Pride is when we turn down the help, because “we don’t need it.” It’s when we say “God isn’t answering,” because He’s not solving the situation the way WE think it should be solved. It’s caring more about looking good to others than being good in His sight.

God’s power is made perfect in weakness, (2Cor 12:9) yet I’ve often laughed, but do I really have to LOOK so bad? haha!

Yes, I could have done a blog on “thankfulness” this Thanksgiving week, and yet sometimes I believe our pride blocks our thanks from being heard.

Why talk about pride during the holidays? Because with holidays comes family:

  • Your husband is going to ask you to make his mom’s recipe.
    • Hook your rope to her boat.
  • Your sister-in-law is going to wipe the table exactly where you just wiped!
    • Tell her thank you.
  • Your grandkids are going to spend more time with the other set of grandparents than you.
    • Thank God that He gave you grandchildren that you love.


I really believe my best weight-loss program was when I realized the weight of the world was not on my shoulders, and it never was.

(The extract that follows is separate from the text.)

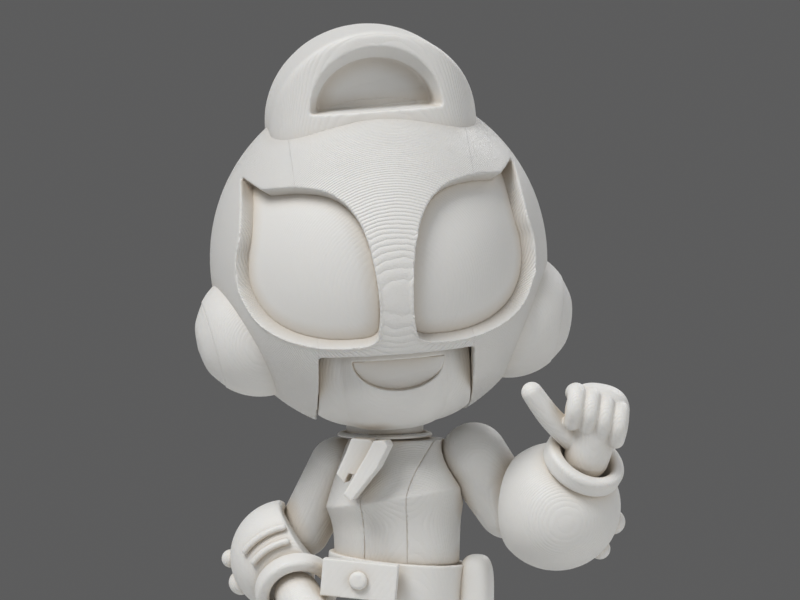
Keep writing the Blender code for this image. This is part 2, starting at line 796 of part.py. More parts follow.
def knobs(side_name, bulb):
    """Two round-ended studs set in the outer side of the gauntlet."""
    arm = ARMS[side_name]
    for letter, (direction, radius) in zip("ab", KNOBS[side_name]):
        name = f"knob_{letter}_{side_name}"
        seat = frame(name + "_frame", "bulb_frame_" + side_name, arm["bulb"], facing(direction))
        out = arm["bulb_r"]
        foot = out - 1.3
        dome = arc((0, out + KNOB_OUT - radius), radius, 65, 0, 4)
        lathe(name, seat, [(0, out + KNOB_OUT)] + dome + [(radius, foot + GAP), (0, foot + GAP)], steps=10)
        hole_r = radius + GAP
        hole = [(0, out + 3), (hole_r, out + 3), (hole_r, foot), (0, foot)]
        cut(bulb, lathe(name + "_hole", seat, hole, steps=10, cutter=True))


def vents():
    """Two curved bars on the right gauntlet, over the cuff, each standing off the surface."""
    arm = ARMS["right"]
    for letter, angle in zip("ab", VENT_ANGLES):
        radius = arm["bulb_r"] + VENT_OUT / 2 + 0.25
        route = []
        for step in range(7):
            swing = math.radians(VENT_MIDDLE + VENT_SWEEP * (step / 6 - 0.5))
            rise = math.radians(angle)
            route.append(
                (
                    radius * math.cos(rise) * math.cos(swing),
                    radius * math.cos(rise) * math.sin(swing),
                    radius * math.sin(rise),
                )
            )
        rod("vent_bar_" + letter, "bulb_frame_right", route, VENT_OUT / 2)


def hand(side_name, side):
    """A closed fist on a ball wrist, with four curled fingers and a thumb that stands out."""
    name, parent = "hand_" + side_name, "hand_frame_" + side_name
    fist = block(name, parent, (-3.4, -1.4, 3.2), (3.9, 2.4, 7.6), bevel=0.9, segments=1)
    join(fist, rod(name + "_wrist", parent, [(0, 0, 0), (0.2, 0.3, 4.2)], WRIST_R - 0.4, cutter=True))
    join(fist, ball(name + "_ball", parent, WRIST_R, cutter=True))
    for i in range(4):
        x = side * (-2.9 + 1.8 * i)
        top = 8.0 - 0.6 * i
        finger = f"{name}_finger_{i}"
        join(fist, rod(finger, parent, [(x, -1.9, top), (x + 0.2, -2.2, top - 3.6)], 0.95, cutter=True))
    join(fist, rod(name + "_thumb", parent, THUMBS[side_name], 1.15, cutter=True))


def build_arm(side_name, side):
    shoulder_piece(side_name, side)
    upper_arm(side_name, side)
    knobs(side_name, gauntlet(side_name))
    hand(side_name, side)


# ---------------------------------------------------------------- pelvis and legs


def build_pelvis():
    pelvis = block("pelvis", "pelvis_frame", (-6.6, -3.8, 20.9), (6.6, 4.2, PELVIS_TOP), bevel=1.0, segments=1)
    spigot = lathe(
        "waist_spigot", "pelvis_frame", [(0, 35.0), (2.4, 35.0), (2.4, 24.0), (0, 24.0)], cutter=True
    )
    join(pelvis, spigot)
    for side_name, side in SIDES:
        at = (side * HIP[0], HIP[1], HIP[2])
        cut(pelvis, ball("hip_socket_" + side_name, "pelvis_frame", HIP_BALL + GAP, at, cutter=True))


def build_leg(side_name, side):
    def at(point):
        return in_frame("pelvis_frame", (side * point[0], point[1], point[2]))

    hip = frame("hip_axis_" + side_name, "pelvis_frame", at(HIP))
    reach = at(KNEE) - at(HIP)
    thigh_frame = frame("thigh_frame_" + side_name, hip, at(HIP), facing(-reach))
    lathe("thigh_" + side_name, thigh_frame, limb_profile(HIP_BALL, KNEE_BALL, reach.length), steps=16)

    knee = frame("knee_axis_" + side_name, hip, at(KNEE))
    boot_frame = frame("boot_frame_" + side_name, knee, at(BOOT_CENTRE))
    boot = ellipsoid("boot_" + side_name, boot_frame, BOOT, segments=14, rings=8)
    knee_well = ball("knee_socket_" + side_name, knee, KNEE_BALL + GAP, cutter=True)
    rim = block("boot_rim_cut_" + side_name, knee, (-LONG, -LONG, -0.4), (LONG, LONG, LONG), cutter=True)
    flat = block("boot_flat_cut_" + side_name, boot_frame, (-LONG, -LONG, -LONG), (LONG, LONG, -4.4), cutter=True)
    ankle = lathe(
        "ankle_peg_" + side_name, boot_frame, [(0, -2), (1.8, -2), (1.8, -6.4), (0, -6.4)], cutter=True
    )
    join(cut(boot, knee_well, rim, flat), ankle)
    top = KNEE[2] - BOOT_CENTRE[2]
    ring = ring_profile(3.8, 4.9, top - 0.1, top + 1.2)
    lathe("boot_ring_" + side_name, boot_frame, ring, at=(side * (KNEE[0] - BOOT_CENTRE[0]), -0.2, 0), steps=14)

    ankle_at = at((BOOT_CENTRE[0], BOOT_CENTRE[1], 0))
    toe_out = turned_about("Z", side * FOOT_TOE_OUT)
    foot = frame("ankle_axis_" + side_name, knee, ankle_at, toe_out)
    shoe = shoe_body("shoe_" + side_name, foot)
    hole = lathe("ankle_hole_" + side_name, foot, [(0, 9), (2.1, 9), (2.1, 3.1), (0, 3.1)], cutter=True)
    cut(shoe, hole)
    sole = [(3.4, -9.4), (4.5, -6.6), (4.7, -3.0), (4.2, 1.6), (3.9, 4.6), (2.2, 6.2)]
    outline = [(-x, y) for x, y in sole] + [(x, y) for x, y in reversed(sole)]
    sole_obj = plate("sole_" + side_name, foot, outline, -SOLE_HEIGHT, 0)
    sole_obj.rotation_euler = (math.radians(-90), 0, 0)


def shoe_body(name, foot):
    """A rounded shoe: a soft cage, long at the toe, flat under and on top where the boot stands."""
    made = bmesh.new()
    bmesh.ops.create_cube(made, size=2)
    for vert in made.verts:
        toe, top = vert.co.y < 0, vert.co.z > 0
        vert.co.x *= (5.2 if toe else 4.9) if not top else 4.6
        vert.co.y = -12.2 if toe else 7.6
        vert.co.z = (6.4 if toe else 8.4) if top else -0.6
    shoe = from_bmesh(name, made, foot)
    soft = shoe.modifiers.new("soft", "SUBSURF")
    soft.levels = soft.render_levels = 2
    low = block(name + "_under", foot, (-LONG, -LONG, -LONG), (LONG, LONG, SOLE_HEIGHT + GAP), cutter=True)
    seat = BOOT_CENTRE[2] - 4.4 - GAP
    high = block(name + "_over", foot, (-LONG, -5.4, seat), (LONG, LONG, LONG), cutter=True)
    cut(shoe, low, high)
    return shoe


# ---------------------------------------------------------------- assembly


def build_frames():
    """The empties on which the moving bodies turn, all in the figure's own frame."""
    head_turn = turned_about("Y", HEAD_ROLL) @ turned_about("Z", HEAD_YAW) @ turned_about("X", HEAD_PITCH)
    torso_turn = turned_about("Z", TORSO_YAW)
    pivot = Vector(HEAD_CENTRE) + head_turn @ Vector((0, 0, -NECK_PIVOT_BELOW))
    frame("figure")
    frame("pelvis_frame", "figure", (SPINE_X, 0, 0))
    frame("torso_frame", "pelvis_frame", (SPINE_X, 0, 0), torso_turn)
    frame("neck_axis", "torso_frame", pivot)
    frame("head_pivot", "neck_axis", pivot, head_turn)
    frame("head_frame", "head_pivot", HEAD_CENTRE, head_turn)
    belt_turn = torso_turn @ turned_about("Y", BELT_TILT)
    frame("belt_frame", "torso_frame", (SPINE_X, 0, BELT_MIDDLE), belt_turn)
    buckle_at = (SPINE_X - 4.2, -8.1, BELT_MIDDLE + 0.3)
    frame("buckle_frame", "belt_frame", buckle_at, turned_about("Z", BUCKLE_TURN) @ turned_about("Y", BELT_TILT))
    scarf_at = in_frame("torso_frame", (0, -8.8, 0))
    frame("scarf_frame", "torso_frame", scarf_at, torso_turn)
    pouch_at = in_frame("torso_frame", (8.7, 0.6, 26.6))
    frame("pouch_frame", "torso_frame", pouch_at, torso_turn)
    for side_name, _ in SIDES:
        arm_frames(side_name)


def main():
    build_frames()
    build_head()
    build_neck()
    build_torso()
    for side_name, side in SIDES:
        build_arm(side_name, side)
    vents()
    build_pelvis()
    for side_name, side in SIDES:
        build_leg(side_name, side)
    bpy.data.objects["figure"].location = (-BOX_MIDDLE[0] * MM, -BOX_MIDDLE[1] * MM, 0)


main()
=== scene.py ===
"""The finished look of a small printed figure of a helmeted person, in matte white plastic.

Each visible piece is a fine mesh with softly rounded edges and fused-filament printing lines. The
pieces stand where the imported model's joints say. Lengths are in millimetres and become metres when
a mesh is made. The figure faces -Y, so its left is +X, and it stands on Z = 0.
"""

import json
import math

import bmesh
import bpy
from mathutils import Matrix, Vector


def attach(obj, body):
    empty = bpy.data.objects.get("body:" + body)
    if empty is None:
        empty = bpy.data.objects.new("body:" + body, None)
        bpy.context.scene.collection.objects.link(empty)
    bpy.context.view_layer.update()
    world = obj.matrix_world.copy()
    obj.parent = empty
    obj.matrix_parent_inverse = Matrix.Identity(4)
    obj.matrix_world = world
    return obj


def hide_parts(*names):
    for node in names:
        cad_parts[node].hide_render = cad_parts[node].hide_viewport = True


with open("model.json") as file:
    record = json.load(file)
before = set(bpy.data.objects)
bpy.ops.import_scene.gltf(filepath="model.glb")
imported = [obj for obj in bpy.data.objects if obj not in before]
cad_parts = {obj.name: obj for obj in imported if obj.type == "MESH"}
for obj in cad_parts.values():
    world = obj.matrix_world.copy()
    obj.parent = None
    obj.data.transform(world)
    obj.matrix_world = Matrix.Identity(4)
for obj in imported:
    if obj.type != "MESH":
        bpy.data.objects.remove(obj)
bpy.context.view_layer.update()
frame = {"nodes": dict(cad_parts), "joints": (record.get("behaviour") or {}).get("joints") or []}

MM = 0.001
LONG = 60.0  # a cutter that runs past everything
SEAM = 0.006  # half the width of a seam between two helmet pieces
PANEL_LAP = 0.05  # how far the soft edges of two jacket panels run into each other
CLEAR = 0.25  # between pieces that move past each other
VOXEL = 0.2
FINE_VOXEL = 0.13
SIDES = (("left", 1), ("right", -1))

# Printing
LAYER = 0.2
LAYER_DEPTH = 0.10  # of the ridges, as the light shows them
LAYER_DEPTHS = {
    "helmet": 0.28,
    "jacket": 0.14,
    "crest": 0.12,
    "lens": 0.05,
    "face": 0.08,
    "scarf": 0.05,
    "belt": 0.05,
}
PRINT_DIRECTION = (0.12, -0.975, -0.18)
WHITE = (0.80, 0.798, 0.785)
# Painted shade: a warm brown mixed into the crevices and hollows of the white plastic, and how far the
# ambient occlusion reaches to find them.
PAINTED_CREVICE_SHADE = (0.63, 0.56, 0.47)
PAINTED_SHADE_REACH = 2.2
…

Come on, girl, you can do it! Rise above being offended this year!

Take the help and give the help. God has great plans.

Turkey tastes better without lily pads.

Love ya,

Terri Brady

Proverbs 16:5 The Lord detests all the proud of heart. Be sure of this: They will not go unpunished.

James 4:10 Humble yourself before the Lord, and He will lift you up.

Matt 8:27 The men were amazed and asked, “What kind of man is this? Even the winds and the waves obey him!”

* nice “wise appeal” from Say Goodbye to Whining Complaining and Bad Attitudes by Turansky and Miller. Obviously, we had not reached the goals of that book by this point, but I am so grateful for “the wise appeal” in the Brady family!!